Experience also tells us that, in the rush to get up and running in the cloud, not everyone does. In fact, AitC would wager, when faced with pages and pages of small print, written in deathly-dull legal speak, very few actually do.
So, one might argue, when something goes wrong, the customer has no-one to blame but themselves if the terms and conditions (T&Cs) give the provider the right to do whatever the heck they like with very little notice or regard for the impact these actions may have on users.
But is that right, and should the cloud provider community be doing more to ensure their T&Cs are fairly weighted in favour of users, and are not riddled with clauses designed to trip them up?
In AitC’s view, that’s a no-brainer.

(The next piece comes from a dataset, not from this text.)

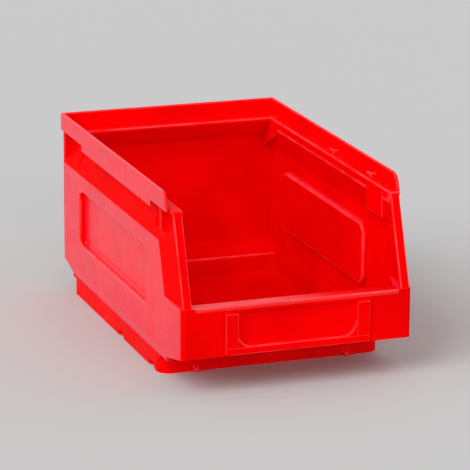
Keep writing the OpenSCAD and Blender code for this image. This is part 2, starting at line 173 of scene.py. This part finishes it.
def polypropylene(name, roughness, specular, grain_depth_mm, scuff=0.0, haze=0.0):
    """Injection-moulded polypropylene: strong even pigment with a faint cloudiness, a satin skin
    copied from the mould, and gloss that varies where hands and other bins rub it. haze is the
    pink bloom that a grained skin shows at a low angle."""
    material = bpy.data.materials.new(name)
    material.use_nodes = True
    tree = material.node_tree
    shader = tree.nodes["Principled BSDF"]
    shader.inputs["IOR"].default_value = POLYPROPYLENE_IOR
    shader.inputs["Specular IOR Level"].default_value = specular
    shader.inputs["Sheen Weight"].default_value = haze
    shader.inputs["Sheen Roughness"].default_value = HAZE_SPREAD
    shader.inputs["Sheen Tint"].default_value = linear(HAZE_PINK)
    where = add(tree, "ShaderNodeTexCoord").outputs["Object"]

    # Cloudy pigment
    cloud = add(tree, "ShaderNodeTexNoise", [("Vector", where)],
                in_Scale=1 / (CLOUD_MM * MM), in_Detail=2.0)
    tint = add(tree, "ShaderNodeValToRGB", [("Fac", cloud.outputs["Fac"])])
    for stop, position, colour in zip(tint.color_ramp.elements, (0.35, 0.6), (RED_DEEP, RED)):
        stop.position = position
        stop.color = linear(colour)

    # Handling wear: patches that are duller. Painted highlight: paler along the rounded outer edges, in
    # patches
    rub_and_highlight_noise = add(tree, "ShaderNodeTexNoise", [("Vector", where)],
              in_Scale=1 / (RUB_AND_HIGHLIGHT_MM * MM), in_Detail=3.0)
    highlight_patches = add(tree, "ShaderNodeMapRange", [("Value", rub_and_highlight_noise.outputs["Fac"])],
                  in_From_Min=0.3, in_From_Max=0.6, in_To_Min=0.1, in_To_Max=0.6)
    edges = add(tree, "ShaderNodeAttribute", attribute_name=OUTER_EDGE)
    painted_edge_highlight = add(tree, "ShaderNodeMath", [(0, highlight_patches.outputs["Result"]), (1, edges.outputs["Fac"])],
               operation="MULTIPLY")
    # Painted highlight mixed into the pigment colour on the rounded outer edges
    tint_with_painted_highlight = add(tree, "ShaderNodeMix", [("Factor", painted_edge_highlight.outputs["Value"]),
                                       ("A", tint.outputs["Color"])],
               data_type="RGBA", in_B=linear(RED_PAINTED_EDGE_HIGHLIGHT))
    tree.links.new(tint_with_painted_highlight.outputs["Result"], shader.inputs["Base Color"])
    gloss = add(tree, "ShaderNodeMapRange", [("Value", rub_and_highlight_noise.outputs["Fac"])],
                in_From_Min=0.35, in_From_Max=0.65,
                in_To_Min=roughness - GLOSSIER, in_To_Max=roughness + DULLER)
    tree.links.new(gloss.outputs["Result"], shader.inputs["Roughness"])

    # Spark-eroded grain of the mould
    grain = add(tree, "ShaderNodeTexNoise", [("Vector", where)],
                in_Scale=1 / (GRAIN_MM * MM), in_Detail=1.0)
    height = grain.outputs["Fac"]
    if scuff:
        # Scuffs along Y from sliding on shelves and other bins
        across, along = 1 / (SCUFF_WIDTH_MM * MM), 1 / (SCUFF_LENGTH_MM * MM)
        run = add(tree, "ShaderNodeMapping", [("Vector", where)],
                  in_Scale=(across, along, across))
        streak = add(tree, "ShaderNodeTexNoise", [("Vector", run.outputs["Vector"])],
                     in_Scale=1.0, in_Detail=3.0)
        both = add(tree, "ShaderNodeMath", [(0, streak.outputs["Fac"]), (2, height)],
                   operation="MULTIPLY_ADD")
        both.inputs[1].default_value = scuff
        height = both.outputs["Value"]
    bump = add(tree, "ShaderNodeBump", [("Height", height)],
               in_Strength=0.2, in_Distance=grain_depth_mm * MM)
    tree.links.new(bump.outputs["Normal"], shader.inputs["Normal"])
    return material


# ---- Shapes ----

WELD = 0.002 * MM        # corners nearer than this are one corner
COPLANAR = 0.5           # degrees that the triangles of one flat may turn
PROBE = Vector((0.31, 0.52, 0.797)).normalized()   # askew, so that it meets no edge head on
PROBE_STEP = 0.001 * MM  # past a wall that the probe has crossed
MOST_WALLS = 64


def solid_bmesh(node_name):
    """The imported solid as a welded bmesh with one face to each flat."""
    bm = bmesh.new()
    bm.from_mesh(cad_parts[node_name].data)
    bmesh.ops.remove_doubles(bm, verts=bm.verts, dist=WELD)
    bmesh.ops.dissolve_limit(bm, angle_limit=math.radians(COPLANAR), verts=bm.verts,
                             edges=bm.edges)
    return bm


def trees_of_solids():
    """A search tree for every region of the moulding, by node name."""
    found = {}
    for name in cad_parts:
        bm = solid_bmesh(name)
        found[name] = BVHTree.FromBMesh(bm)
        bm.free()
    return found


def inside(tree, point):
    """Whether a point is inside a closed solid, by counting the walls that a ray crosses."""
    crossings = 0
    start = point.copy()
    while crossings < MOST_WALLS:
        hit, _normal, _index, _distance = tree.ray_cast(start, PROBE)
        if hit is None:
            break
        crossings += 1
        start = hit + PROBE * PROBE_STEP
    return crossings % 2 == 1


def joined_side(edge, face, others):
    """Whether another region of the moulding covers that face along that edge, at two or more of
    three places."""
    a, b = (v.co for v in edge.verts)
    along = b - a
    inward = face.normal.cross(along).normalized()
    if inward.dot(face.calc_center_median() - (a + b) / 2) < 0:
        inward = -inward
    beside = inward * 0.25 * MM + face.normal * 0.03 * MM
    covered = 0
    for share in (0.15, 0.5, 0.85):
        point = a + along * share + beside
        covered += any(inside(tree, point) for tree in others)
    return covered >= 2


def round_edges(bm, radius, others):
    """Gives every free edge a mould radius, leaves the edges where regions meet, and marks the
    faces that round a convex edge."""
    outer = bm.faces.layers.float.new(OUTER_EDGE)
    chosen = []
    for edge in bm.edges:
        if len(edge.link_faces) != 2:
            continue
        if edge.calc_face_angle(0) < math.radians(LEAST_TURN):
            continue
        if any(joined_side(edge, face, others) for face in edge.link_faces):
            continue
        chosen.append(edge)
    made = bmesh.ops.bevel(bm, geom=chosen, offset=radius, segments=BEVEL_STEPS, profile=0.5,
                           affect="EDGES", clamp_overlap=True, material=-1)
    for face in made["faces"]:
        turning = [edge for edge in face.edges
                   if edge.is_manifold and edge.calc_face_angle(0) > math.radians(BEVEL_TURN)]
        face[outer] = float(bool(turning) and all(edge.is_convex for edge in turning))


def faces_core(face):
    """Whether a face looks to the middle of the bin or to the front, so has the core's finish."""
    side = math.copysign(1, face.calc_center_median().x)
    squarely = math.cos(math.radians(60))
    return face.normal.x * side < -squarely or face.normal.y < -squarely


def finish_piece(bm, node_name, skin, core_skin):
    """Makes bm a shaded piece that rides on the bin and stands for that node."""
    bmesh.ops.recalc_face_normals(bm, faces=bm.faces)
    for face in bm.faces:
        face.material_index = int(faces_core(face))
    name = node_name + "_moulded"
    mesh = bpy.data.meshes.new(name)
    bm.to_mesh(mesh)
    bm.free()
    mesh.materials.append(skin)
    mesh.materials.append(core_skin)
    mesh.polygons.foreach_set("use_smooth", [True] * len(mesh.polygons))
    mesh.set_sharp_from_angle(angle=math.radians(SHARP_TURN))
    piece = bpy.data.objects.new(name, mesh)
    bpy.context.scene.collection.objects.link(piece)
    flat = piece.modifiers.new("flat_faces", "WEIGHTED_NORMAL")
    flat.keep_sharp = True
    flat.weight = 60
    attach(piece, BODY)
    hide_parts(node_name)


def moulded(node_name, radius_mm, skin, core_skin, solids):
    """One region of the moulding, with its radii and its finishes."""
    others = [tree for name, tree in solids.items() if name != node_name]
    bm = solid_bmesh(node_name)
    round_edges(bm, radius_mm * MM, others)
    finish_piece(bm, node_name, skin, core_skin)


def make_bin():
    """Every region, each with the skin and the core finish that its name calls for."""
    # Outside of the rim and walls, grained in the mould: satin, clearest at a low angle
    grained = polypropylene("polypropylene_grained", roughness=0.3, specular=0.5,
                            grain_depth_mm=0.008, haze=0.6)
    # Front wall, posts, shoulders, grips and all inner faces, off a stoned mould: softest gloss
    drawn = polypropylene("polypropylene_drawn", roughness=0.45, specular=0.008,
                          grain_depth_mm=0.02)
    # Lip of the front wall, off polished steel: the sharpest highlights
    polished = polypropylene("polypropylene_polished", roughness=0.22, specular=0.5,
                             grain_depth_mm=0.01)
    # Foot, floor and ledges, scuffed by shelves and other bins
    scuffed = polypropylene("polypropylene_scuffed", roughness=0.45, specular=0.03,
                            grain_depth_mm=0.03, scuff=0.6)
    solids = trees_of_solids()
    # Outer skin, finish of the inner and front faces, radius, and how the names begin
    finishes = [
        (polished, polished, R_CRISP, ("lip_",)),
        (grained, drawn, R_CRISP, ("band_", "panel_", "sill_left", "sill_right", "wall_back",
                                   "corner_plate", "front_corner")),
        (grained, drawn, R_FIELD, ("field_",)),
        (drawn, drawn, R_PLAIN, ("wall_front", "post_", "shoulder_", "grip_", "label_rail",
                                 "front_hooks")),
        (drawn, drawn, R_SOFT, ("label_field", "sill_back", "chin")),
        (scuffed, scuffed, R_CRISP, ("floor", "ledge")),
        (scuffed, scuffed, R_FOOT, ("foot_",)),
    ]
    for name in sorted(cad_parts):
        for skin, core_skin, radius, starts in finishes:
            if name.startswith(starts):
                moulded(name, radius, skin, core_skin, solids)
                break


make_camera()
make_stage()
make_bin()
bpy.context.scene.view_settings.view_transform = "Standard"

End-users aren’t as fearful as they once were about entrusting their data to the cloud, but if providers are not willing to play fair, all the good work that’s gone into getting to this point could be quickly undone.
And it’s not just AitC that feels this way, because the behaviour of the cloud provider community has emerged as a top concern for consumer rights groups and regulators of late – and rightly so.
Held to account
The Competition and Markets Authority’s 218-page (CMA) Consumer Law Compliance Review, published in late May 2016, raised red flags about five dubious behaviours it claims cloud storage companies have a habit of indulging in that risk derailing the public’s trust in off-premise services.
And, while the CMA’s review set out to examine whether the way online storage firms behave could be considered at odds with consumer law, a lot of what it covers could be easily applied to any type cloud service provider and how it operates.
Examples of bad behaviour outlined in the report include failing to notify end-users about their automatic contract renewal procedures, which could result in them getting unexpectedly locked in for another year of service or hit with surprise charges.
Remote device management company LogMeIn’s activities in this area have come under close scrutiny from Computer Weekly, with customers accusing the firm of failing to tell them – in advance of their renewal date – that the price they pay for its services was set to rise.
LogMeIn refutes the allegations, and claims customers are notified via email and through in-product messaging when users login to the company’s control panel, even though its T&Cs suggest it’s under no legal obligation to do so.
Other areas of concern raised by the report include T&Cs that allow cloud firms to terminate a service at short notice and without offering users compensation for any inconvenience this may cause.
Microsoft’s decision in November 2015 to drop its long-standing unlimited cloud storage offer for OneDrive customers, after users (unsurprisingly) abused its generosity, would fall under this category.
The 2013 demise of cloud storage firm Nirvanix also springs to mind here, when users were given just two weeks to shift their data off its servers or risk losing it forever after the company filed for bankruptcy.
The borderless nature of the cloud often works against users intent on seeking some form of legal redress in some of these scenarios, as the provider’s behaviour might be permissible in their own country, but not in the jurisdiction where the customer resides.
The costs involved with trying to pursue something like this through the courts may vastly outweigh any benefit the customer hopes to get out of doing so, anyway.
In cloud we trust
It’s certainly a step in the right direction, and here’s hoping similar initiatives, incorporating a wider range of suppliers spanning cloud software and infrastructure start to emerge as time goes on. Because if customers can’t trust a provider to put their interests first, why should they assume they’ll treat their data any differently?